A few days ago I got the following note from Dmitry, a principal stuff member at Oracle:
Hi Danny,
I found out about GraphLab just two days ago.
I was working on a MapReduce based QR factorization and whilst searching web for references, found your blog & GraphLab. No question, I am planning to learn more about the project. Looks very exciting!
In general, our group is focusing on in-database and Hadoop based
data mining and statistical algorithms development.
R http://www.r-project.org/ is a big part of it.
Kind regards,
DG
As always I am absolutely thrilled for getting my readers feedback!

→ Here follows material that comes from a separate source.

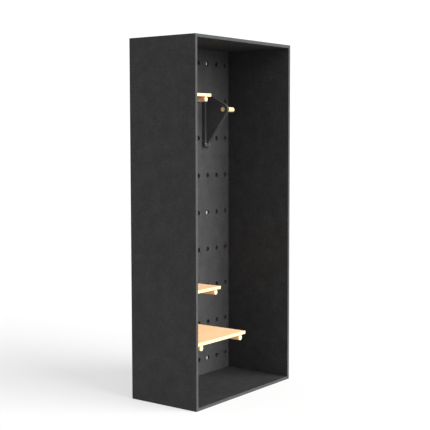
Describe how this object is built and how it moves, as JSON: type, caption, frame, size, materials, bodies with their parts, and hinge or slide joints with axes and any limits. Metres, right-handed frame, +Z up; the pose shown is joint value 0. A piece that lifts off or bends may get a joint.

I asked Dmitry if he can share some more insight about R project and here is what he wrote:
R is huge in data mining and statistical camps.
The number of contributed packages is staggering, it is amongst the most complete and feature rich environments for statistical and data mining computing.
Another very important observation concerns the quality of some of the contributed packages: outstanding work & implementation.
The biggest problem with R has to do with its inherent data storage model: everything must be stored in memory and most algorithms are sequential.
For instance the notion of a matrix in R is captured in the following C one liner:
double* a = (double*) malloc(sizeof(double) * nElements));
It is possible to build R with a vendor-supplied matrix packages (BLAS and LAPACK) and thus have multithreaded matrix computations in R (which helps a lot).
However if the input does not fit into memory, then it is somewhat problematic to run even the simplest algorithms.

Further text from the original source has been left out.